There is probably no director who has mastered the art of bowing as masterfully as Hans Neuenfels . No matter how loud the waves of indignation might be that swept over him at the premieres of his opera productions, Hans Neuenfels always remained the sovereign grand seigneur, who presented himself to the audience with a smile, but without a trace of defiance or being offended. A little of his serenity in these moments may also lie in the certainty that the audience would change their judgment sooner or later – as had happened several times since he first staged an opera in 1974.

He had made his debut with Verdi’s IL TROVATORE in Nuremberg at the age of 33, and many of the most disturbing Neuenfels productions would continue to be associated with Verdi: his legendary Frankfurt cleaning lady AIDA, which in 1981 made his name synonymous with the radical new questioning which music theater had to face at the time, but also the works with which he established his understanding of opera in Berlin. The very first Neuenfels production at the Deutsche Oper Berlin, LA FORZA DEL DESTINO, in 1982 caused a theatrical uproar that resonated for years to come and was to be repeated later, with IL TROVATORE 1996 and NABUCCO 2000, with the same vehemence.
In fact, these reactions were also proof that Neuenfels was able to surprise the audience again and again. The fantastic pictorial worlds in which he told apparently familiar subjects were almost inexhaustible and each piece was able to release a different association space for him. The biggest uproar that his work at the Deutsche Oper Berlin triggered was of course of a completely different kind: when the resumption of his last work at the house, IDOMENEO, released in 2003, was withdrawn from the repertoire three years later due to concerns about Islamist-motivated hostility a social debate in which the entire western world took part.
With the six productions that he realized between 1982 and 2003 at the Deutsche Oper Berlin, Hans Neuenfels wrote a chapter in staging history and changed our concept of what music theater can achieve.

The Deutsche Oper mourns the loss of an artist to whom it owes a lot.

 

Comments

  • Anthony Sayer says:

    The jury will be out on his legacy for a long time, I think.

  • guest says:

    The PR departments of Deutsche Oper Berlin and Vienna State Opera ain’t “Europe”. Ain’t even Germany or Austria, respectively. Europe has 50 states and a population of 746 million. They are united in lamenting the decline of the European standard of living, not some local guy’s passing, a guy who apparently measured success by the levels of indignation he could incite in the audience of a niche art form. He was the darling of certain politicians who had made it possible for him and his productions to be paid with taxpayer money, but he wasn’t Europe’s darling. I bet he laughed all the way to the bank.
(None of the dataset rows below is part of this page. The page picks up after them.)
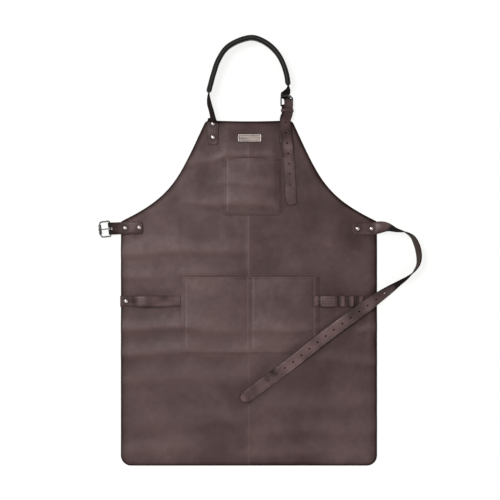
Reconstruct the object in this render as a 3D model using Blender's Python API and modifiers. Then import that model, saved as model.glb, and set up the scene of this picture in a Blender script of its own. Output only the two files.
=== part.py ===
"""Leather welding apron, lying face up on a flat surface with its bib towards +Y.

Metres, +Z up. The origin is on the underside of the leather panel, at the middle of its width and
height. The neck strap loops over the bib on its edge, the right waist strap curls round and lies back
across the front, and both buckles hang on the folds of their short straps.
"""
import math

import bmesh
import bpy
from mathutils import Matrix, Vector

MM = 0.001
UP = Vector((0, 0, 1))

# Leather thicknesses, and the gap left between pieces that touch
PANEL_THICK = 2.2 * MM
STRAP_THICK = 2.6 * MM
LOOP_THICK = 2.2 * MM
POCKET_THICK = 1.8 * MM
PAD_THICK = 4.0 * MM
GAP = 0.3 * MM

# Panel
HALF_WIDTH = 314 * MM
HALF_HEIGHT = 423.3 * MM
HEM_RADIUS = 25 * MM
ARMHOLE_TOP = Vector((109.5, 415, 0)) * MM
ARMHOLE_BOTTOM = Vector((314, 175.4, 0)) * MM
ARMHOLE_TOP_HANDLE = Vector((172.7, 278.9, 0)) * MM
ARMHOLE_BOTTOM_HANDLE = Vector((186.8, 236.3, 0)) * MM
BIB_HALF_WIDTH = 98 * MM
BIB_DIP = 2.5 * MM

# Straps
WAIST_WIDTH = 30 * MM
NECK_WIDTH = 27 * MM
PAD_WIDTH = 38 * MM
LOOP_WIDTH = 26.6 * MM
HOLE_RADIUS = 2.2 * MM
HOLE_PITCH = 25.4 * MM
STATION_STEP = 8 * MM

# Buckles: both are the same 34 mm heel-bar buckle with a roller on the toe bar
WIRE_RADIUS = 1.5 * MM
BUCKLE_HALF_WIDTH = 18.5 * MM  # to the middle of a side wire
BUCKLE_LENGTH = 25 * MM  # bar to toe bar, between centres
TOE_CORNER = 6 * MM
BAR_CORNER = 3 * MM
ROLLER_RADIUS = 3.4 * MM
ROLLER_BORE = 1.9 * MM
ROLLER_LENGTH = 24 * MM
PRONG_RADIUS = 1.4 * MM
PRONG_EYE = 3.25 * MM  # radius of the prong's eye round the bar, to the middle of its wire
FOLD_RADIUS = 3.1 * MM  # radius of a strap's fold round the bar, to the middle of the leather
SLOT_WIDTH = 7 * MM

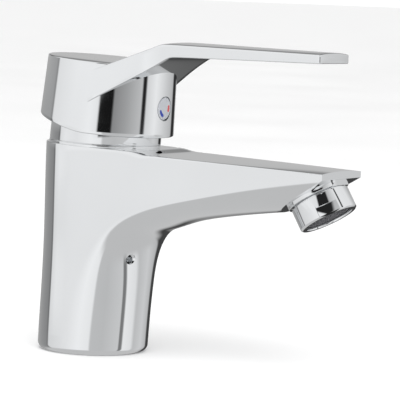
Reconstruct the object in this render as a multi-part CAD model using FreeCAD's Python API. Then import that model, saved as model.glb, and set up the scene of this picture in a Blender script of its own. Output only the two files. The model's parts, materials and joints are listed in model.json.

  • I was saddened to read of the passing of one of the most forward thinking stage directors, the great Hans Neuenfels. Slipped Disc mentioned his controversial and illuminating production of Aida in which I had the pleasure of singing the title role over four seasons and in more than 50 performances. I loved it. It wasn’t just the insight he brought to the characters and the story but the way he challenged every conceivable idea that opera and indeed theatre in general were taking for granted. Frankfurt led the way in advancing modernism in opera and his Aida led the way in Frankfurt. That is not to say Aida didn’t meet with its critics. It did, both inside and outside the house. I recall one evening during the Judgement scene. Amneris, dressed in a long silk nightdress, standing in mud pit, wearing fogged spectacles and surrounded by three cardinals in their red robes, all flagellating her with whips. An audience member yelled out, “This is a disgrace to the Catholic Church” bringing the reply, “If you don’t enjoy this you can leave,” followed by several other audience participants have a very vocal row. On the days that booking opened for each season, the queues for tickets went around the building and within one hour the “Ausverkauft” lights came on for every part of the Städtische Bühne. Neuenfels challenged his singers and his audience creating art at its most intense. I have always believed that the job of art, any art, is to take people on a journey away from themselves and into another world and bring them safely back again at the end. The greater the experience of that journey, the greater the art. Hans Neuenfels gave us all massive journeys throughout his extraordinary life and I, for one, mourn his passing as a great loss to the world of theatre and opera while counting myself so very lucky to have been at its centre for a few short years. RIP dear Hans.

  • Bloom says:

    Those Bayreuth rats rest in peace. Genius. (And the old rogue Neuenfels is probably having a good laugh while reading all the hypocritical tributes from people who rather hated him during his lifetime.)